▶ _Work to be completed_
What is to be transcribed is the run of lines opening with the one that has "Continue the three.js" and closing with the one that has "SEAM = WALL / 2 - CASING", and only that run, exactly.
---------- Available data
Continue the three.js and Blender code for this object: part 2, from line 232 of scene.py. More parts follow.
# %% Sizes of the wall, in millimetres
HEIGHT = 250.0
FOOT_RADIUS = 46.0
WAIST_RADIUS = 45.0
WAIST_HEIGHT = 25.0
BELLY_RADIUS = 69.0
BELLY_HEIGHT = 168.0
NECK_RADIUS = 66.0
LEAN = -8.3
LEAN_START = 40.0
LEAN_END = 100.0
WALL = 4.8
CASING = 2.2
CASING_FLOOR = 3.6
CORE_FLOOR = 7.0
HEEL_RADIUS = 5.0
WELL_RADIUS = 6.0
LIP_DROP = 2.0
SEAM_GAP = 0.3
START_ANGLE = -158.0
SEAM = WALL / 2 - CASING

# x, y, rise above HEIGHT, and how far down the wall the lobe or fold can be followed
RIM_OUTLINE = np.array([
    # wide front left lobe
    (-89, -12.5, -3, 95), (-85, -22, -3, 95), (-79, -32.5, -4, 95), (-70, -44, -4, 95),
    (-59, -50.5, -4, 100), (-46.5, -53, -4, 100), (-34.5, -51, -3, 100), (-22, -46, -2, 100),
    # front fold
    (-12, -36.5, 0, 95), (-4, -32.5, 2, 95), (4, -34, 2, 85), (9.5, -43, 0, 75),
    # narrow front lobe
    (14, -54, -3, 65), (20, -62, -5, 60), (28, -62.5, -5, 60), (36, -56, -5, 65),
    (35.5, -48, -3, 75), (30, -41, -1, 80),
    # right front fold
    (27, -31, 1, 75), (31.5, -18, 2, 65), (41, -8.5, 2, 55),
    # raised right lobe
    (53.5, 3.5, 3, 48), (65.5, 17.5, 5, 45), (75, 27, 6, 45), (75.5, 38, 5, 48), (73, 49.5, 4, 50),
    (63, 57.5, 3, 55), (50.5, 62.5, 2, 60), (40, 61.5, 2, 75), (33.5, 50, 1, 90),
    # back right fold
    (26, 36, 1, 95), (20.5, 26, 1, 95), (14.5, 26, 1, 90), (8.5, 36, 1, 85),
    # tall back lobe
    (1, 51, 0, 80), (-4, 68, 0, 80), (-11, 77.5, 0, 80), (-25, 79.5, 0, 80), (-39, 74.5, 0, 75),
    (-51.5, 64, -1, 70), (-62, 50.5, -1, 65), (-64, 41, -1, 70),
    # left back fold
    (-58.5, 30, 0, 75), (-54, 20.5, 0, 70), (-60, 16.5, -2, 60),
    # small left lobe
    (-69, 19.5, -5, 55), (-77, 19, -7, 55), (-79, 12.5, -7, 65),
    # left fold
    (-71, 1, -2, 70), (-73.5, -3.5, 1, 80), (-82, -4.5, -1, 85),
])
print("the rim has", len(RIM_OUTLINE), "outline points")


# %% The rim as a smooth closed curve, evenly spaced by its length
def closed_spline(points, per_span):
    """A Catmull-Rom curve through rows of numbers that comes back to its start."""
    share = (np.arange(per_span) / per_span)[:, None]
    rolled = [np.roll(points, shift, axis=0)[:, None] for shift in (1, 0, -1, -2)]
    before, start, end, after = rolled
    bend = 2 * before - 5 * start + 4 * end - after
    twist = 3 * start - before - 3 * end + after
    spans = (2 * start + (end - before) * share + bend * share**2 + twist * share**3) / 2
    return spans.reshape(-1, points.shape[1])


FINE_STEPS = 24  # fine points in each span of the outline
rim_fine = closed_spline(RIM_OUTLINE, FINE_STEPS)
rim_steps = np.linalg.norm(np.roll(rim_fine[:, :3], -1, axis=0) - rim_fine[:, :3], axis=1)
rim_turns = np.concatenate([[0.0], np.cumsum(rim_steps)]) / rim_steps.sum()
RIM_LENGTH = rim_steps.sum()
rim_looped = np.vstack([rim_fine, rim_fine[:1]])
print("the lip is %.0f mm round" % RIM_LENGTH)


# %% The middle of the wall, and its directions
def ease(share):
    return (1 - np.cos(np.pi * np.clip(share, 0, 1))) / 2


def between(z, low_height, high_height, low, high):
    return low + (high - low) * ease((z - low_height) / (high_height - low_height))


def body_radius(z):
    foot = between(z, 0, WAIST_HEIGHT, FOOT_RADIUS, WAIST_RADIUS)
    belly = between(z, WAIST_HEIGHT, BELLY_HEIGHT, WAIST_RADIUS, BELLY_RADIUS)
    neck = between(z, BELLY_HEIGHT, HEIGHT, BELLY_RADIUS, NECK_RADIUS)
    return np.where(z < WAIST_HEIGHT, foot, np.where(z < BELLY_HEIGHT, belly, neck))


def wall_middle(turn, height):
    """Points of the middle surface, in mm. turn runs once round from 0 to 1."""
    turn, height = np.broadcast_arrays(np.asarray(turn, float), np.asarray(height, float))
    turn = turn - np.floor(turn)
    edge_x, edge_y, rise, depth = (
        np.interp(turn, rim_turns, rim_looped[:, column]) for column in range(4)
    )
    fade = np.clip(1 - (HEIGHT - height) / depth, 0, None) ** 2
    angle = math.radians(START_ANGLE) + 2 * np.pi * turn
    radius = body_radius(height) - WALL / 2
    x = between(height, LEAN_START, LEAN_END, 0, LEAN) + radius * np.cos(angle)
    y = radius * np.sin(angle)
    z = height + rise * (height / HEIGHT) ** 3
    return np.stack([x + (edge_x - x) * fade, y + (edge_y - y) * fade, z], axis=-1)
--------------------
---------- Available data
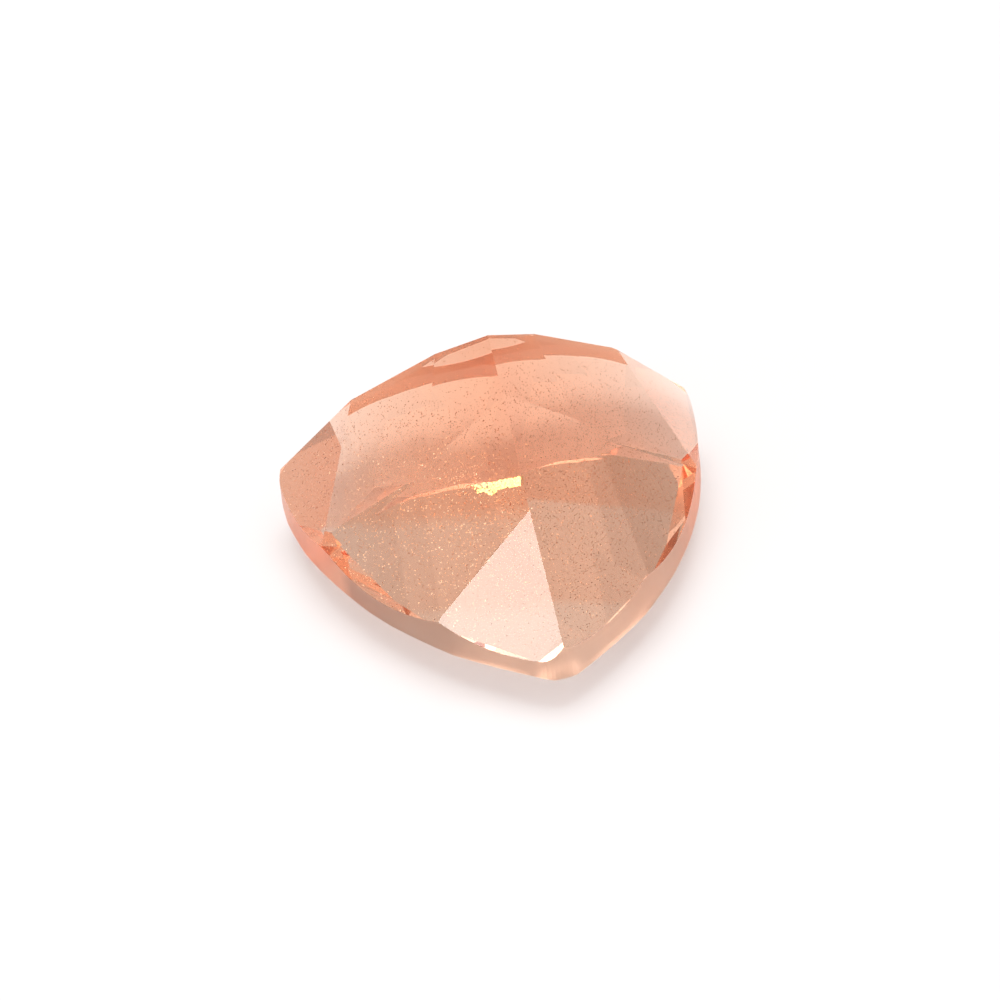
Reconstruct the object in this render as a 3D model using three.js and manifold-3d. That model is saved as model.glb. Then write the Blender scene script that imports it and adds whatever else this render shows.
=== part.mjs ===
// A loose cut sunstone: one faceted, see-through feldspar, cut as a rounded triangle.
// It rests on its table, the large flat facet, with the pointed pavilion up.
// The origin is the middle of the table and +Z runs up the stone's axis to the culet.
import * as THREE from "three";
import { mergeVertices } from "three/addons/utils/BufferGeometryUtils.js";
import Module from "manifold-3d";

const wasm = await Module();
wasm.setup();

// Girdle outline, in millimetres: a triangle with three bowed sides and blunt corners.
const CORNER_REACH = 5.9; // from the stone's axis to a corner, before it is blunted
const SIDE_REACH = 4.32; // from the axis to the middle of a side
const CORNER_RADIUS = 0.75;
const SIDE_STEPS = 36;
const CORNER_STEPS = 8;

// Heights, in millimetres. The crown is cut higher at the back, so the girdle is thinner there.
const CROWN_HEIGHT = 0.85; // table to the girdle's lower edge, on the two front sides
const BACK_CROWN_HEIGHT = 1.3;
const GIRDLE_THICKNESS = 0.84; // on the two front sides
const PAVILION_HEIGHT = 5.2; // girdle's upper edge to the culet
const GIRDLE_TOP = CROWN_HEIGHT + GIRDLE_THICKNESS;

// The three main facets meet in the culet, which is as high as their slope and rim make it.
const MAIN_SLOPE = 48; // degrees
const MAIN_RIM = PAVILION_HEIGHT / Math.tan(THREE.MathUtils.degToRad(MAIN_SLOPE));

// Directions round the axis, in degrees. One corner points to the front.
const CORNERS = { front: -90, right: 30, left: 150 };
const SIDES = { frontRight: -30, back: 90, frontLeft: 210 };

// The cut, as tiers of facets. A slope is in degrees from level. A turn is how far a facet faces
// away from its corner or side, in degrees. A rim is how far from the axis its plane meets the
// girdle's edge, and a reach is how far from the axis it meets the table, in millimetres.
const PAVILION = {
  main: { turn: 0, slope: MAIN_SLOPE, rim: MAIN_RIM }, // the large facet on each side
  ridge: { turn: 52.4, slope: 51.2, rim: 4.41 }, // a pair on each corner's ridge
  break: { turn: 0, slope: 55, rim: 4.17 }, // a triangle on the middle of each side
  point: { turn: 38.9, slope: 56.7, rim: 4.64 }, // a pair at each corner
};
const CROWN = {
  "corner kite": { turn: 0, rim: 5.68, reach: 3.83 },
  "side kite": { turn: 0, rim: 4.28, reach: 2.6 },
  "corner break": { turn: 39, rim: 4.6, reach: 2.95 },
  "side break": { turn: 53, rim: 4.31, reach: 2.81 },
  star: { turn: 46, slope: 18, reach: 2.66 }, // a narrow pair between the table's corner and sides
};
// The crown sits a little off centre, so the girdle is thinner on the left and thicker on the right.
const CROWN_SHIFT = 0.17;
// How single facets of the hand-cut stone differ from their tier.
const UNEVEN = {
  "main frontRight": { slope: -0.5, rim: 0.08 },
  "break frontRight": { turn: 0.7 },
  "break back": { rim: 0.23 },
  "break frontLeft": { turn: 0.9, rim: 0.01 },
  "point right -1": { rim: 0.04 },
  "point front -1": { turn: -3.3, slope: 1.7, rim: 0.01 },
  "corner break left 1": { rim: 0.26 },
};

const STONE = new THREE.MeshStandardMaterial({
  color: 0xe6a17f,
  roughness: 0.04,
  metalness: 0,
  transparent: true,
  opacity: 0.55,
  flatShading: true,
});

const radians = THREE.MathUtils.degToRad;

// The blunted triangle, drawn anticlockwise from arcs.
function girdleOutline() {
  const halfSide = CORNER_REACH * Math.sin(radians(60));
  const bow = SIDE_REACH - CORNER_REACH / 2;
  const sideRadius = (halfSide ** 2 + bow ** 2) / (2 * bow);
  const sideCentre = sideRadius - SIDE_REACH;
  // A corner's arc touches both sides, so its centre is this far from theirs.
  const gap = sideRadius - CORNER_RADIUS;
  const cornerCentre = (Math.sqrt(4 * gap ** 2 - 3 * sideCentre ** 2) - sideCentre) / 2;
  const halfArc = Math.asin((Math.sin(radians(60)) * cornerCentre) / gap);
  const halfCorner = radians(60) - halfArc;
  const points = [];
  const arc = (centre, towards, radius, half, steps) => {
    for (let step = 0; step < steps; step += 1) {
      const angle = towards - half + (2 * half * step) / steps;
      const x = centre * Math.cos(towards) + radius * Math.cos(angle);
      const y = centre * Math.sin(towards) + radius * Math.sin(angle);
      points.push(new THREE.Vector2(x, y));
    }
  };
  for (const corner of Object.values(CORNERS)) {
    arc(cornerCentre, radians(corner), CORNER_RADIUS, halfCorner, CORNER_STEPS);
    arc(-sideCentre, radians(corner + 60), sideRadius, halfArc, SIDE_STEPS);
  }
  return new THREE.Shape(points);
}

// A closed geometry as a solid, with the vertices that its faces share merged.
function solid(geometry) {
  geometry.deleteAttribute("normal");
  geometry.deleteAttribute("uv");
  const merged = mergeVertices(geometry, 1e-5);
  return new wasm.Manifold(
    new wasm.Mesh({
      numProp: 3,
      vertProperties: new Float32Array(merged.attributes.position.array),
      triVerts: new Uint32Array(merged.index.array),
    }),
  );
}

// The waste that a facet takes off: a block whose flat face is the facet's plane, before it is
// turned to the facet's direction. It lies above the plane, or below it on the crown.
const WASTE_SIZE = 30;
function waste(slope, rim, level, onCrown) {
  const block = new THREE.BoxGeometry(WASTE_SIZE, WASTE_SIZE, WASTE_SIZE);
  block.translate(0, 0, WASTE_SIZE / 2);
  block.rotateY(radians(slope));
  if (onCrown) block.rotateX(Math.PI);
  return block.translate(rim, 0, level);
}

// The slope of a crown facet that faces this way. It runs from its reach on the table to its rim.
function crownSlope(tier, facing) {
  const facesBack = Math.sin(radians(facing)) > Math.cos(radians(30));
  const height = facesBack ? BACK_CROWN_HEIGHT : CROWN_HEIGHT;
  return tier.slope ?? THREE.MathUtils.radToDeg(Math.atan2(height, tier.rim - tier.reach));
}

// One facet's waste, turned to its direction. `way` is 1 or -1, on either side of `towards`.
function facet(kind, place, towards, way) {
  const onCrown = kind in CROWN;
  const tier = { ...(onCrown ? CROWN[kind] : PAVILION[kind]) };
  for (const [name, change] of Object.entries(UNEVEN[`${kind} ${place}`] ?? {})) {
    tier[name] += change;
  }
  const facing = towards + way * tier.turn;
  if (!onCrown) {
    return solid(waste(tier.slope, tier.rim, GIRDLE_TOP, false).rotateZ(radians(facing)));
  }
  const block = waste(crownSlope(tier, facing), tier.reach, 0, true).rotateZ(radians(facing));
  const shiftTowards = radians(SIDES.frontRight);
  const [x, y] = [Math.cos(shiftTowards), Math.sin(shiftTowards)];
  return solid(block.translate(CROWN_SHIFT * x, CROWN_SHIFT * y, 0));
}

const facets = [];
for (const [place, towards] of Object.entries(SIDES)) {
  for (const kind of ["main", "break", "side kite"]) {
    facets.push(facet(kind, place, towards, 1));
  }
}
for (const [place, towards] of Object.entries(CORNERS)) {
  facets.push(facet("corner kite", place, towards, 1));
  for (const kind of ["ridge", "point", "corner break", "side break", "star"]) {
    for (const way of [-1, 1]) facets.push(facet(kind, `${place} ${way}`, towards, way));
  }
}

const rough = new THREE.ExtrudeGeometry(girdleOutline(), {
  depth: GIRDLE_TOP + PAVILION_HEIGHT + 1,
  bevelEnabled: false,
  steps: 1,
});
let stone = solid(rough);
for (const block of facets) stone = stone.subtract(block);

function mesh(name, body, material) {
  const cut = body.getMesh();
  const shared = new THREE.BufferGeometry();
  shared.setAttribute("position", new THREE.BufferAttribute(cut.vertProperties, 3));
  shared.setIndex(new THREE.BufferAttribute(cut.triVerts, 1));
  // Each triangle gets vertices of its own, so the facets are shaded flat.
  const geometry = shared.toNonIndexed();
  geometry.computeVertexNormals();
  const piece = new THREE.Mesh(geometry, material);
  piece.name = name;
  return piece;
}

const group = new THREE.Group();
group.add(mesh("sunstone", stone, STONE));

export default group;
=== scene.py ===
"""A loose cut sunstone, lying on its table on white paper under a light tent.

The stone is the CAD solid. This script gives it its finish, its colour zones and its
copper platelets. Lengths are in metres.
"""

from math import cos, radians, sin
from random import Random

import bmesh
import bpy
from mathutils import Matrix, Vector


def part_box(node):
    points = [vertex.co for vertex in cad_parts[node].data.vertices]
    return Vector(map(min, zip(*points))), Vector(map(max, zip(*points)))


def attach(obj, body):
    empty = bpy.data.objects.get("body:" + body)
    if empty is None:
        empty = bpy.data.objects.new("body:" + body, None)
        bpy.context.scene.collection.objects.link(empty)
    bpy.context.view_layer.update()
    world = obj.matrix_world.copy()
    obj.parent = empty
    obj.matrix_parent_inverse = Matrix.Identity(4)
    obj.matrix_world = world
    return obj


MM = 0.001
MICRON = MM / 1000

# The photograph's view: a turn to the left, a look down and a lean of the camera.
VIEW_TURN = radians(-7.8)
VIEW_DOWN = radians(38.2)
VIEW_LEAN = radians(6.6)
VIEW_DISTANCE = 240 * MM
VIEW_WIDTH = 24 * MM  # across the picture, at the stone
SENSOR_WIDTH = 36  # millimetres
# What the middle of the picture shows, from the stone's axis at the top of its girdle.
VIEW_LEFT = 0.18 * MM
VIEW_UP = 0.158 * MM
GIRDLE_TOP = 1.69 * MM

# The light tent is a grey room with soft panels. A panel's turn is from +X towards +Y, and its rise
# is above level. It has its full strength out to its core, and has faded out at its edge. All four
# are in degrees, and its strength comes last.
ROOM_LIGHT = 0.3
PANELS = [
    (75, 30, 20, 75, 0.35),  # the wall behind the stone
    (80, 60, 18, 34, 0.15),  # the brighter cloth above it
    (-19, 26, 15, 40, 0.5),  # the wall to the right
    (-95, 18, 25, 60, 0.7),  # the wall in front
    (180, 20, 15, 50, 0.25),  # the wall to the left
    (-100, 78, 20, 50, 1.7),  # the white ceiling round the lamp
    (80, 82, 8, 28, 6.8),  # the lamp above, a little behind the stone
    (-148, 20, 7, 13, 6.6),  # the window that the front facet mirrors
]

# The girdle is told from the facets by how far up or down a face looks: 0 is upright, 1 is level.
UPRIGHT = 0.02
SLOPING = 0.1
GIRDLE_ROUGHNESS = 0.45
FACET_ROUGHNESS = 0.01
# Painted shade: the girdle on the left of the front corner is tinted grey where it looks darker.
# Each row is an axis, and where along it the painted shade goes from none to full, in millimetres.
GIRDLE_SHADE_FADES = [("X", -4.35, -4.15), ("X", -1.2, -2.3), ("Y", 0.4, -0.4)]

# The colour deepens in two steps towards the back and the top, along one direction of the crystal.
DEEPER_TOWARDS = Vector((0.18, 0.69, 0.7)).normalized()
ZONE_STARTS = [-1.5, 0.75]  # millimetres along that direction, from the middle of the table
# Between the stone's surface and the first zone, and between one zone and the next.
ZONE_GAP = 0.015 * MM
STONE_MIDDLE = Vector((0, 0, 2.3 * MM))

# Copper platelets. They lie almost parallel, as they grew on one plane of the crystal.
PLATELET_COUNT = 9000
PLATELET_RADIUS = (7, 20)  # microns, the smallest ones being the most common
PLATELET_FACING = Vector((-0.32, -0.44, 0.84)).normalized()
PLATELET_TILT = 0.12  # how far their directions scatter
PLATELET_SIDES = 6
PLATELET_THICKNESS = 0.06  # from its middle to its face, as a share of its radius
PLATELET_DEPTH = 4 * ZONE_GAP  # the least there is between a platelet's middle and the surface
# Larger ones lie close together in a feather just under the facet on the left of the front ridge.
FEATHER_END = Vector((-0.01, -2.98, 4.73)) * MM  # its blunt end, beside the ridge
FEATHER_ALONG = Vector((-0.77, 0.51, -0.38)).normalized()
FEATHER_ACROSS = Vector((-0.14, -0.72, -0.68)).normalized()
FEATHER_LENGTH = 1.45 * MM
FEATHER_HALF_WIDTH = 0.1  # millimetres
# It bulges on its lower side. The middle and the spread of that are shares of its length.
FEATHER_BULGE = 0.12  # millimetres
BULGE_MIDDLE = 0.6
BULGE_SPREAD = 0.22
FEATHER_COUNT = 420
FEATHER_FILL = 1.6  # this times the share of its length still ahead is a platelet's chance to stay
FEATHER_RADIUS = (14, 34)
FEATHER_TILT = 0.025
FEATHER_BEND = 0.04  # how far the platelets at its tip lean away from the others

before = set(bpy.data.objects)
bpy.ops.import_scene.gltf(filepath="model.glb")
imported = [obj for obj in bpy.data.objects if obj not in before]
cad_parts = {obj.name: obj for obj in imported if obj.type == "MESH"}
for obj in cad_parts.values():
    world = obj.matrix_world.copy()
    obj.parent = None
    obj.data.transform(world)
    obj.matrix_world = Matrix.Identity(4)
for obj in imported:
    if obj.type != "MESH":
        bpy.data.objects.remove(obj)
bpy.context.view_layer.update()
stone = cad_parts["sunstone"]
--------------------
▶ _Exercise solution_
Continue the three.js and Blender code for this object: part 2, from line 232 of scene.py. More parts follow.
# %% Sizes of the wall, in millimetres
HEIGHT = 250.0
FOOT_RADIUS = 46.0
WAIST_RADIUS = 45.0
WAIST_HEIGHT = 25.0
BELLY_RADIUS = 69.0
BELLY_HEIGHT = 168.0
NECK_RADIUS = 66.0
LEAN = -8.3
LEAN_START = 40.0
LEAN_END = 100.0
WALL = 4.8
CASING = 2.2
CASING_FLOOR = 3.6
CORE_FLOOR = 7.0
HEEL_RADIUS = 5.0
WELL_RADIUS = 6.0
LIP_DROP = 2.0
SEAM_GAP = 0.3
START_ANGLE = -158.0
SEAM = WALL / 2 - CASING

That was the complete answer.